You dont have GPO's cpmpeting against one another do you?
I'll doube check but I don't think there is.
Any lab servers that may be causing issues? (e.g. Server setup to validate with AD using SiteMinder?)
We don't have any lab servers.
Also check the Event Logs on a computer in question..I will continue to brain storm while you check these items ...
Since you already got the tool run EventCombMT.exe and pull out "644" events from both DCs (if that's the only event that is logged and not 529, 675, 676, 681). You can then see if it's only one DC that logs 644 events.

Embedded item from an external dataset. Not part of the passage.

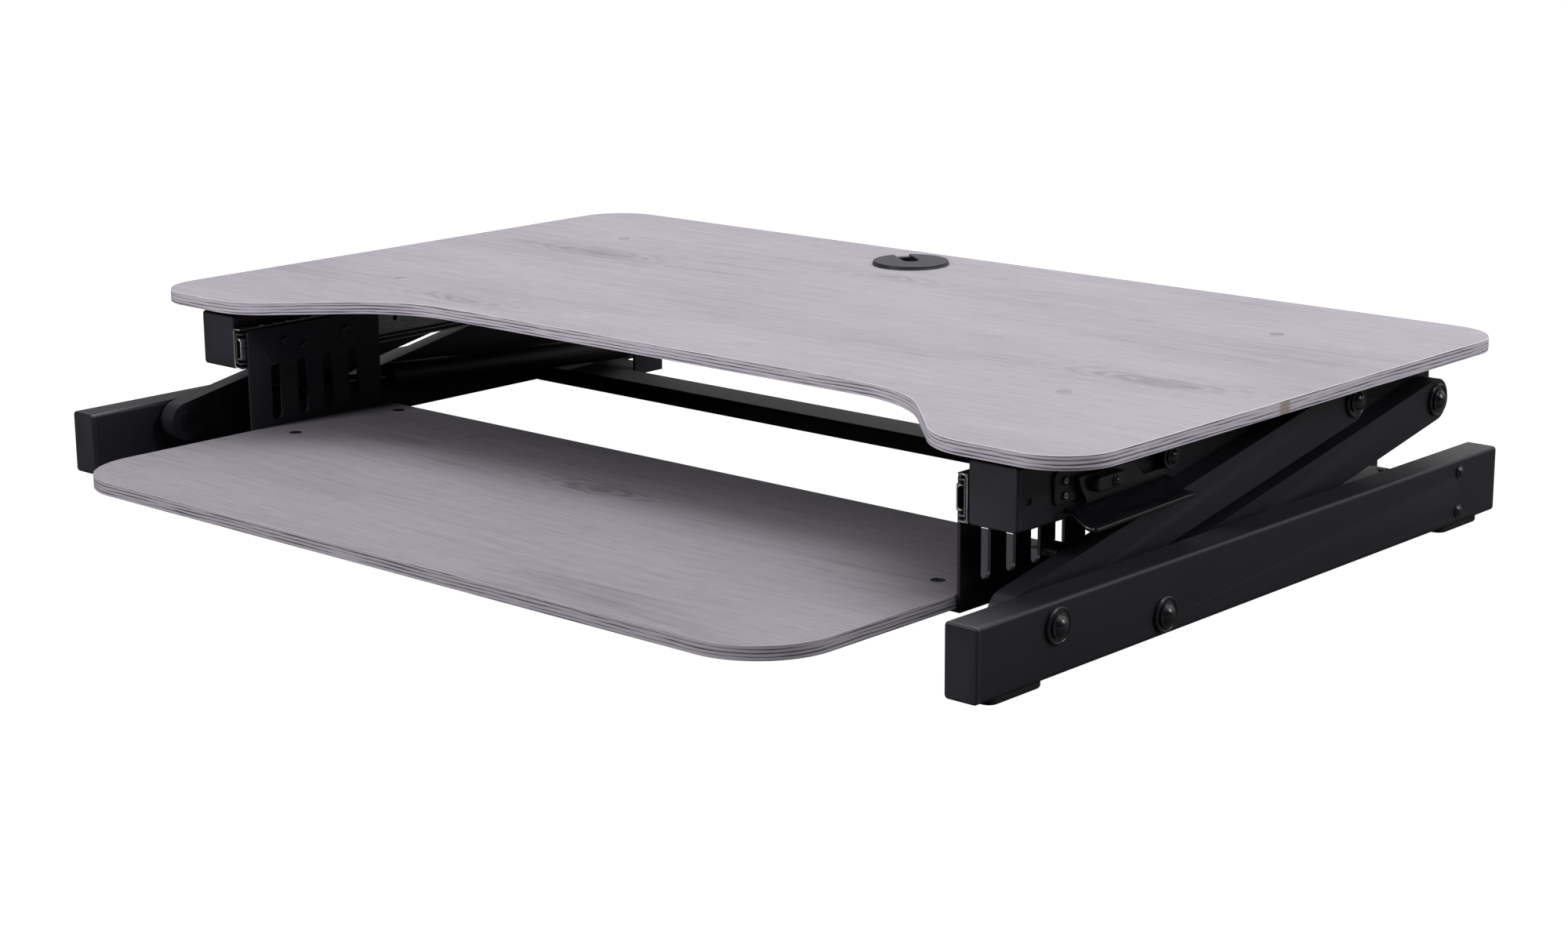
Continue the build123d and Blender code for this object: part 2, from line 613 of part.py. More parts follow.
def gas_cylinder():
    """Pressure tube with a rear eye and a bored front gland."""
    body = gas_tube(CYL_R, GAS_NECK, GAS_NECK + CYL_L)
    body += gas_tube(6, 3, GAS_NECK + 1)
    body += x_rod(EYE_R, GAS_X - EYE_T / 2, GAS_X + EYE_T / 2, GAS_Y, GAS_Z)
    body -= x_rod(GAS_PIN_R + RUN, GAS_X - EYE_T, GAS_X + EYE_T, GAS_Y, GAS_Z)
    bore = gas_tube(CYL_R - GAS_WALL, GAS_NECK + 6, GAS_NECK + CYL_L - 6)
    return body - bore - gas_tube(ROD_R + RUN, GAS_NECK + 4, GAS_NECK + CYL_L + 4)


def gas_rod():
    """Polished rod with its piston, front eye and the stud that meets the arm."""
    piston = CYL_L - GAS_PISTON
    rod = gas_tube(ROD_R, piston, GAS_LENGTH - 4)
    rod += gas_tube(CYL_R - GAS_WALL - RUN, piston, piston + 12)
    rod += x_rod(EYE_R, GAS_X - EYE_T / 2, GAS_X + EYE_T / 2, GAS_FY, GAS_FZ)
    return rod + x_rod(GAS_PIN_R, GAS_X, ARM_X_IN - 2 * GAP, GAS_FY, GAS_FZ)


def gas_base_brackets():
    """U-shaped bracket fixed inside the rear end of each base tube, with a low inner ear."""
    x_in, x_out = GAS_EAR_X, BASE_X_IN - GAP
    y0, y1 = GAS_Y - GAS_BRACKET_HALF, GAS_Y + GAS_BRACKET_HALF
    z0, z1 = FOOT_T + 1, GAS_BRACKET_TOP
    shape = block(x_in, x_out, y0, y1, z0, z1)
    shape -= block(x_in + GAS_EAR_T, x_out - GAS_EAR_T, y0 - 1, y1 + 1, z0 + GAS_EAR_T, z1 + 1)
    shape -= block(x_in - 1, x_in + GAS_EAR_T + 1, y0 - 1, y1 + 1, GAS_Z + 12, z1 + 1)
    shape -= x_rod(GAS_PIN_R + GAP, x_in - 1, x_out + 1, GAS_Y, GAS_Z)
    for z in BRACKET_SCREW_Z:
        shape -= x_rod(BRACKET_SCREW_R + GAP, x_out - GAS_EAR_T - 1, x_out + 1, GAS_Y, z)
    return both_sides([shape])


def gas_base_pins():
    """Pin through the rear eye, and the collar that keeps the eye off the outer ear."""
    pin = x_rod(GAS_PIN_R, GAS_EAR_X - 2, BASE_X_IN - GAP, GAS_Y, GAS_Z)
    collar = x_ring(6.5, GAS_PIN_R + GAP, GAS_X + EYE_T / 2 + 3,
                    BASE_X_IN - GAS_EAR_T - 2 * GAP, GAS_Y, GAS_Z)
    return both_sides([pin, collar])


def bracket_screws():
    """Button-head screws through the base tube into the gas spring bracket."""
    screws = []
    for z in BRACKET_SCREW_Z:
        head = domed_head(BASE_X_OUT + GAP, BUTTON_H, BUTTON_R, GAS_Y, z)
        screws.append(head + x_rod(BRACKET_SCREW_R, BASE_X_IN - 7, BASE_X_OUT + GAP, GAS_Y, z))
    return both_sides(screws)


# ---------- release handles ----------
def handle_bracket():
    """Plate on the outer wall of the top tube that carries the lever pivot."""
    x0 = TOP_X_OUT + GAP
    plate = block(x0, x0 + PLATE_T, *PLATE_Y, *PLATE_Z)
    plate = fillet(plate.edges().filter_by(Axis.X), 4.0)
    plate -= x_rod(HANDLE_PIN_R + GAP, x0 - 1, x0 + 3, HANDLE_PIVOT_Y, HANDLE_PIVOT_Z)
    for z in RIVET_Z:
        plate -= x_rod(RIVET_R + GAP, x0 - 1, x0 + 3, RIVET_Y, z)
    return plate


def handle_rivets():
    rivets = []
    x = TOP_X_OUT + PLATE_T + 2 * GAP
    for z in RIVET_Z:
        head = x_rod(3.0, x, x + 1.4, RIVET_Y, z)
        head = fillet(head.faces().sort_by(Axis.X)[-1].edges(), 0.9)
        rivets.append(head + x_rod(RIVET_R, TOP_X_OUT + GAP, x, RIVET_Y, z))
    return both_sides(rivets)


def cable_anchor():
    """Rounded block on the lever's web that grips the end of the release cable."""
    x0 = WEB_X + GAP
    body = block(x0, x0 + ANCHOR_T, *ANCHOR_Y, *ANCHOR_Z)
    body = fillet(body.edges().filter_by(Axis.X), 5.0)
    body = fillet(body.faces().sort_by(Axis.X)[-1].edges(), 2.5)
    mid_z = sum(ANCHOR_Z) / 2
    return body - x_rod(ANCHOR_SCREW_R + GAP, x0 - 1, x0 + ANCHOR_T + 1, ANCHOR_SCREW_Y, mid_z)


def anchor_screw():
    """Domed screw that clamps the cable anchor to the lever."""
    x0 = WEB_X + 2 * GAP + ANCHOR_T
    mid_z = sum(ANCHOR_Z) / 2
    shank = x_rod(ANCHOR_SCREW_R, WEB_X - 1.5, x0, ANCHOR_SCREW_Y, mid_z)
    return domed_head(x0, 2.8, 4.0, ANCHOR_SCREW_Y, mid_z) + shank


def paddle_height(x):
    """Top of the paddle's S section at the front end."""
    start, end = PADDLE_BEND
    share = min(max((x - start) / (end - start), 0.0), 1.0)
    return PADDLE_Z_OUT + (PADDLE_Z_IN - PADDLE_Z_OUT) * (1 + cos(pi * share)) / 2


def lever_paddle():
    """Finger plate: flat beside the tube, then an S that sweeps down to the outer lip."""
    width = PADDLE_X_OUT - PADDLE_X_IN
    places = [PADDLE_X_IN + width * index / 8 for index in range(9)]
    top = [(x, paddle_height(x)) for x in places]
    under = [(x, z - PADDLE_T) for x, z in reversed(top)]
    outline = Spline(*top) + Line(top[-1], under[0]) + Spline(*under) + Line(under[-1], top[0])
    plane = Plane(origin=(0, PADDLE_FRONT, 0), x_dir=(-1, 0, 0), z_dir=(0, 1, 0))
    section = plane * mirror(make_face(outline), about=Plane.YZ)
    rise = radians(PADDLE_RISE)
    length = (PADDLE_REAR - PADDLE_FRONT) / cos(rise)
    return extrude(section, amount=length, dir=(0, cos(rise), sin(rise)))


def handle_lever():
    """Pull lever: pivot eye, upright web and finger paddle in one moulding."""
    eye = x_rod(HANDLE_EYE_R, LEVER_X, LEVER_X + HANDLE_EYE_T, HANDLE_PIVOT_Y, HANDLE_PIVOT_Z)
    low_z = PADDLE_Z_IN - PADDLE_T / 2
    outline = Polyline((-112, low_z), (-120.5, 108), (-122.5, 114), (-62, 114), (-51, 103),
                       (PADDLE_REAR, 103), (PADDLE_REAR, low_z + 2), close=True)
    web = along_x(make_face(outline), PADDLE_X_IN, WEB_X)
    lever = lever_paddle() + web + eye
    lever -= x_rod(ANCHOR_SCREW_R + GAP, PADDLE_X_IN - 1, WEB_X + 1, ANCHOR_SCREW_Y, sum(ANCHOR_Z) / 2)
    return lever - x_rod(HANDLE_PIN_R + RUN, LEVER_X - 1, LEVER_X + HANDLE_EYE_T + 1,
                         HANDLE_PIVOT_Y, HANDLE_PIVOT_Z)


def handle_pivot_bolts():
    head_x = LEVER_X + HANDLE_EYE_T + GAP
    head = domed_head(head_x, 3.6, 6.0, HANDLE_PIVOT_Y, HANDLE_PIVOT_Z)
    shank = x_rod(HANDLE_PIN_R, TOP_X_OUT + GAP, head_x, HANDLE_PIVOT_Y, HANDLE_PIVOT_Z)
    return both_sides([head + shank])


def release_cables():
    """Cable sheath from the lever housing, along the inside of the top tube."""
    path = Line((TOP_X_MID, -95, 118), (TOP_X_MID, 120, 118))
    sheath = sweep(Plane(origin=path @ 0, z_dir=path % 0) * Circle(2.5), path=path)
    return both_sides([sheath])


# ---------- grommet ----------
def grommet_sleeve():
    """Plastic liner of the cable hole, with a thin flange on the desktop."""
    sleeve = z_rod(GROMMET_HOLE_R - GAP, GROMMET_X, GROMMET_Y, FRAME_Z - 6, DESK_TOP + GAP)
    sleeve += z_rod(GROMMET_FLANGE_R, GROMMET_X, GROMMET_Y, DESK_TOP + GAP, DESK_TOP + GROMMET_FLANGE_T)
    sleeve -= z_rod(GROMMET_HOLE_R - 2, GROMMET_X, GROMMET_Y, FRAME_Z - 7, DESK_TOP + 2)
    return sleeve


def grommet_cap():
    """Round cap that turns in the sleeve, with a keyhole slot for the cables."""
    z0 = DESK_TOP + GROMMET_FLANGE_T + GAP
    cap = z_rod(GROMMET_FLANGE_R - 0.6, GROMMET_X, GROMMET_Y, z0, z0 + GROMMET_CAP_T)
    cap = fillet(cap.faces().sort_by(Axis.Z)[-1].edges(), 1.2)
    skirt = z_rod(GROMMET_HOLE_R - 2 - RUN, GROMMET_X, GROMMET_Y, DESK_TOP - 8, z0 + 0.5)
    skirt -= z_rod(GROMMET_HOLE_R - 4, GROMMET_X, GROMMET_Y, DESK_TOP - 9, z0)
    cap += skirt
    hole = z_rod(GROMMET_SLOT_R, 0, 0, DESK_TOP - 10, z0 + 3)
    throat = block(-40, 0, -GROMMET_SLOT_R, GROMMET_SLOT_R, DESK_TOP - 10, z0 + 3)
    return cap - Pos(GROMMET_X, GROMMET_Y, 0) * Rot(0, 0, -GROMMET_SLOT_TURN) * (hole + throat)


def write_parts():
    save_pair("base_tube", base_tube())
    save("base_end_caps", base_end_caps())
    save("rear_crossbar", rear_crossbar())
    save("rubber_feet", rubber_feet())
    save("base_pivot_bolts", base_pivot_bolts())
    save("base_pivot_washers", base_pivot_washers())
    save("gas_base_brackets", gas_base_brackets())
    save("gas_base_pins", gas_base_pins())
    save("bracket_screws", bracket_screws())
    save_pair("front_arm", arm(P1_Y, P1_Z, (GAS_FY, GAS_FZ)))
    save_pair("rear_arm", arm(P2_Y, P2_Z))
    save_pair("front_arm_bushes", arm_bushes(P1_Y, P1_Z))
    save_pair("rear_arm_bushes", arm_bushes(P2_Y, P2_Z))
    save_pair("top_tube", top_tube())
    save("top_tube_caps", top_tube_caps())
    save("front_cross_strap", cross_strap(STRAP_Y[0]))
    save("rear_cross_strap", cross_strap(STRAP_Y[1]))
    save("desktop", desktop())
    save("desktop_screws", desktop_screws())
    save("top_pivot_bolts", top_pivot_bolts())
    save("top_pivot_washers", top_pivot_washers())
    save("top_pivot_inserts", top_pivot_inserts())
    save("keyboard_tray", keyboard_tray())
    save("tray_bolts", tray_bolts())
    save_pair("tray_bracket", tray_bracket())
    save("tray_bracket_screws", tray_bracket_screws())
    save_pair("slide_outer", slide_outer())
    save_pair("slide_middle", slide_middle())
    save_pair("slide_inner", slide_inner())
    save_pair("slide_balls", slide_balls())
    save("slide_screws", slide_screws())
    save_pair("gas_cylinder", gas_cylinder())
    save_pair("gas_rod", gas_rod())
    save_pair("handle_bracket", handle_bracket())
    save_pair("handle_lever", handle_lever())
    save("handle_rivets", handle_rivets())
    save_pair("cable_anchor", cable_anchor())
    save_pair("anchor_screw", anchor_screw())
    save("handle_pivot_bolts", handle_pivot_bolts())
    save("release_cables", release_cables())
    save("grommet_sleeve", grommet_sleeve())
    save("grommet_cap", grommet_cap())


write_parts()
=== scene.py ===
"""Standing desk converter: materials, softened edges, small pieces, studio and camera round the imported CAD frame."""
import json
import math

import bmesh
import bpy
from mathutils import Matrix, Vector

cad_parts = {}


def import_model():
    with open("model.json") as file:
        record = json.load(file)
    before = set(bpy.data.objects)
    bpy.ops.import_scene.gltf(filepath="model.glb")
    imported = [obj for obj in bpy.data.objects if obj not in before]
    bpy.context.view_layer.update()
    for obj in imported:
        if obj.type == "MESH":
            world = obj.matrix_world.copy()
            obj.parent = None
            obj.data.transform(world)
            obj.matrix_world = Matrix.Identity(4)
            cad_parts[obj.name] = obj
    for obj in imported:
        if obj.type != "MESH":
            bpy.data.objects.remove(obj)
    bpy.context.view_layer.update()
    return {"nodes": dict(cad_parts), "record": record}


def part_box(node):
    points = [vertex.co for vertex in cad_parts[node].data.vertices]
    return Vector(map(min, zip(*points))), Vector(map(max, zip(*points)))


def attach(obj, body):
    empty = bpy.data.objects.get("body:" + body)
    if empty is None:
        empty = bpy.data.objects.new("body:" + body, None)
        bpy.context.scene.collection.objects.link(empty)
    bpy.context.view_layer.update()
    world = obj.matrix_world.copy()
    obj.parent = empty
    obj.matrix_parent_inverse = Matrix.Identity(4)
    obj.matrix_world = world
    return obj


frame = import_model()

MM = 0.001
COLLECTION = bpy.context.scene.collection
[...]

Check the replication between the two DCs:

"repadmin /showreps"

Has there been a recently successful replication?


SG  
A great article on how to use these tools is located here...

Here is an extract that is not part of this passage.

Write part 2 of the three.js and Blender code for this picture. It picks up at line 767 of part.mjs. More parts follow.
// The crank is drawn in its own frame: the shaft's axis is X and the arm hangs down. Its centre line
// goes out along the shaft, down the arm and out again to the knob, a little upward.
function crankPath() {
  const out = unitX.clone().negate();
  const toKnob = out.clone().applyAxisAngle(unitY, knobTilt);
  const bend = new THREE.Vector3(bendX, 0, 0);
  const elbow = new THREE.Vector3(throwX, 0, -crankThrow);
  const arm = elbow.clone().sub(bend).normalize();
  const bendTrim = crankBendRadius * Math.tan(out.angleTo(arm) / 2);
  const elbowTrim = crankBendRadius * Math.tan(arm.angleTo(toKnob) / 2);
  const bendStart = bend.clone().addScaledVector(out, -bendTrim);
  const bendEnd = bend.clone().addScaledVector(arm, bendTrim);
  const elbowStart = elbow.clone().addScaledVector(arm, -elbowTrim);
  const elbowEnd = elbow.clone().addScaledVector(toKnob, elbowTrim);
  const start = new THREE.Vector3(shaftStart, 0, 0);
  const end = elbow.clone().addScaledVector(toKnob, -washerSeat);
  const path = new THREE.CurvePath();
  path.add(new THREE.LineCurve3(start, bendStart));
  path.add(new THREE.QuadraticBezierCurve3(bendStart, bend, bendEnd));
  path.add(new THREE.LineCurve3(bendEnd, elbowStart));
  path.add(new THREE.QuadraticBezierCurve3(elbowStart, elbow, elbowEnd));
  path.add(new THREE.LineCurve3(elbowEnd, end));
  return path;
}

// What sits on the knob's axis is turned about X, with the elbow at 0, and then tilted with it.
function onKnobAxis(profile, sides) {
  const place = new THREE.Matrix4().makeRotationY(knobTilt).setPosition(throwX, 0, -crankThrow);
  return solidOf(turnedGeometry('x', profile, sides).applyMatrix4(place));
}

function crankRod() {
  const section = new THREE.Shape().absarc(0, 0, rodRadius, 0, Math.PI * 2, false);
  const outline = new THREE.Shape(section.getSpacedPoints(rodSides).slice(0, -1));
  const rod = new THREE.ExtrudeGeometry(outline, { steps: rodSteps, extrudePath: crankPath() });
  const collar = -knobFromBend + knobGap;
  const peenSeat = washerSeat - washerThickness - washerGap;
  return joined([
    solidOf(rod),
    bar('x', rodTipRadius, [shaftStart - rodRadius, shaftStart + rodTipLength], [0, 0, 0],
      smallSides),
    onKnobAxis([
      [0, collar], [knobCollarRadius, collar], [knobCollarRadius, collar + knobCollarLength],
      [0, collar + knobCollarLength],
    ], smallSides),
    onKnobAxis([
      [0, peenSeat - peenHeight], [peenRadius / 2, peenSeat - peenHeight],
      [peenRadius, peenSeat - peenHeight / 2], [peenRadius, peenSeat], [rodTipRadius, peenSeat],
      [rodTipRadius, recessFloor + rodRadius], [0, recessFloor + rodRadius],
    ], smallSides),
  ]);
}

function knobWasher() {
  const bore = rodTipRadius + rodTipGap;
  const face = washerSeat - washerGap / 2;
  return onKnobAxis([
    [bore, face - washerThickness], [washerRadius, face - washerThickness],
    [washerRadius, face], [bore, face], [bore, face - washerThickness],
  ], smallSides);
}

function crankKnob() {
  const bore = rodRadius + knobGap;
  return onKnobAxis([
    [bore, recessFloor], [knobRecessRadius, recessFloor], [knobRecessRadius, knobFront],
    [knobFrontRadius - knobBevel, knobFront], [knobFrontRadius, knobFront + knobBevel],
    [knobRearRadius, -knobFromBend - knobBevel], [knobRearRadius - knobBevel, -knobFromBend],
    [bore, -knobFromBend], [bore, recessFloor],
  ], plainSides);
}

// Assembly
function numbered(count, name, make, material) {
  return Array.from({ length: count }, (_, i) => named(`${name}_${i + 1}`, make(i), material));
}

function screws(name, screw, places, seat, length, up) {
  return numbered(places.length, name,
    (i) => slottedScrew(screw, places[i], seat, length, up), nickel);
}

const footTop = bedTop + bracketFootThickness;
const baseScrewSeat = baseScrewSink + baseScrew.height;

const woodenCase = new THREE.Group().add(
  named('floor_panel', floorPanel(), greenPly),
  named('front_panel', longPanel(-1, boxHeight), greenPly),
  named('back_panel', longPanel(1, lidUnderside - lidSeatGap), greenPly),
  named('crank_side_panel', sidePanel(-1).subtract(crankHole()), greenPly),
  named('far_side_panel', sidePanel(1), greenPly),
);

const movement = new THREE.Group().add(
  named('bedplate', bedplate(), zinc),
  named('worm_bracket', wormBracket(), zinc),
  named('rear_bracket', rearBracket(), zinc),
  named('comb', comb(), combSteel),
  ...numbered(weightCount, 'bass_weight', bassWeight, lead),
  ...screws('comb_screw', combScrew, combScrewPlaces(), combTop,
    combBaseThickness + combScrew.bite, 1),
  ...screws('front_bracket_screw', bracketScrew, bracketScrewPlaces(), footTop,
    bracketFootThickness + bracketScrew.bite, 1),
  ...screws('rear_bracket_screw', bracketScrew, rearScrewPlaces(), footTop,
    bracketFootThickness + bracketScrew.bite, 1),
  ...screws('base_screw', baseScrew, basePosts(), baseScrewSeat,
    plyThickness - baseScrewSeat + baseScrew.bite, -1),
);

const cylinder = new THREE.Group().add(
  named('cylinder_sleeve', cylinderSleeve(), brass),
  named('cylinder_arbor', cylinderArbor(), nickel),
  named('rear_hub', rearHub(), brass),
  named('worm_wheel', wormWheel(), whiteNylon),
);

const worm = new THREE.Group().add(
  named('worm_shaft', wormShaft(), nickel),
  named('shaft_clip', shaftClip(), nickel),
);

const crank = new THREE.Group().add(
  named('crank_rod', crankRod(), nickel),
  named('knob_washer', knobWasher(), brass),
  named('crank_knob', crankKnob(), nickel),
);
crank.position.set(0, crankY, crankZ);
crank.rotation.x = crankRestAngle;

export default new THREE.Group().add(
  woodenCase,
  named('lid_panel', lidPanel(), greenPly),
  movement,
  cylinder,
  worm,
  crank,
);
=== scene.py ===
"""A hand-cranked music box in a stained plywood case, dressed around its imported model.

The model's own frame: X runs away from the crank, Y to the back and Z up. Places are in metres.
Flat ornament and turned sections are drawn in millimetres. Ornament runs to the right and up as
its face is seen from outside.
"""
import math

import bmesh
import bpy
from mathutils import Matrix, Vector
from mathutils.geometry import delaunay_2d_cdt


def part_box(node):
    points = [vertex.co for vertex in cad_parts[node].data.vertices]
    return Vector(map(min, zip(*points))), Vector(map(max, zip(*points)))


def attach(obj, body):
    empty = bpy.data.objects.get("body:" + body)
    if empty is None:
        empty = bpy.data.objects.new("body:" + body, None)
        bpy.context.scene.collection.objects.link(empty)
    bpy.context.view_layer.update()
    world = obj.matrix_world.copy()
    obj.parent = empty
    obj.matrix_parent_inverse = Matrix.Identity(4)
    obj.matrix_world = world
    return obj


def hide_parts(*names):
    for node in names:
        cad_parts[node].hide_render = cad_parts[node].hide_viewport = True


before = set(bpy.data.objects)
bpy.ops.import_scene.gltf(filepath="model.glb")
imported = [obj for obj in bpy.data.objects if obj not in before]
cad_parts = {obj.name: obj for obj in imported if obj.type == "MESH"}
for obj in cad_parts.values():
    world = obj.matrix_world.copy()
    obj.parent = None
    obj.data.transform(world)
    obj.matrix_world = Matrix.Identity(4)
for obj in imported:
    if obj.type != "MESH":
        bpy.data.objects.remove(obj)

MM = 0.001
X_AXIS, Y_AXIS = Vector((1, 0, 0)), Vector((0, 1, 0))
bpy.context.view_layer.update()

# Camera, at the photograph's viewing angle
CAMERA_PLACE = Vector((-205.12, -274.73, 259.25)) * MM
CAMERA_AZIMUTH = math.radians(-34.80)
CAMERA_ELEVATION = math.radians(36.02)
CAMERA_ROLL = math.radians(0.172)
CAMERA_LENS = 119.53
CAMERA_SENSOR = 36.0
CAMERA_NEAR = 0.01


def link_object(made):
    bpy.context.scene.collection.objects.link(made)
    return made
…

http://searchwindowsserver.techtarget.com/tip/0,289483,sid68_gci1271584,00.html
Here is a great article for troubleshooting common causes for account lockaouts Heartnet

http://technet.microsoft.com/en-us/library/cc773155.aspx
snusgubben: Yes, I ran that command and it shows the last successful attempt is on today about 20 minutes ago.
TDKD: I will read more on the tools as well as the troubleshooting guide. I'll check the AD synch record as well.
Sounds like a good starting point Heartnet. I will also keep checking my resources.
By the way, your users are not all connecting by way of VPN are they? Or are they local to where the DC is located?
TDKD: That article does points out couple interesting. We have Exchange 2003, however, we don't have any legacy apps in any servers. No WINS enabled either.
AD synch properly.

I found this error under System log in Event Viewer:
A Kerberos Error Message was received:
on logon session
Client Time:
Server Time: 21:27:43.0000 1/7/2009 Z
Error Code: 0xd KDC_ERR_BADOPTION
Extended Error: 0xc00000bb KLIN(0)
Client Realm:
Client Name:
Server Realm: <domain>
Server Name: host/<computername.domain>
Target Name: host/<computername.domain>@<domain>

Error Text:
File: 9
Line: ae0
Error Data is in record data.
It started today when I enabled the Kerberos log using EnableKerbLog.vbs from the tool mentioned by SG. Not sure if it has anything to do. Any clue where I can find this log? I never check any Kerberos log before.
 
TDKD: Only a few users are using VPN, almost 90% of them are local to DC.
Ok,

Have you verified that DNS is working properly? DCdiag utility is good for this


DCDIAG.exe (runs checks)

netdiag /test:dns (ensures DNS is ok)

Check the security event log to see if the DC is accepting logons

if its in a multi dc environment go into sites and services, go into the site where the dc sits and expand the servername then expand ntds settings - check that replication objects have been created (and also try to replicate -> right click -> replicate now)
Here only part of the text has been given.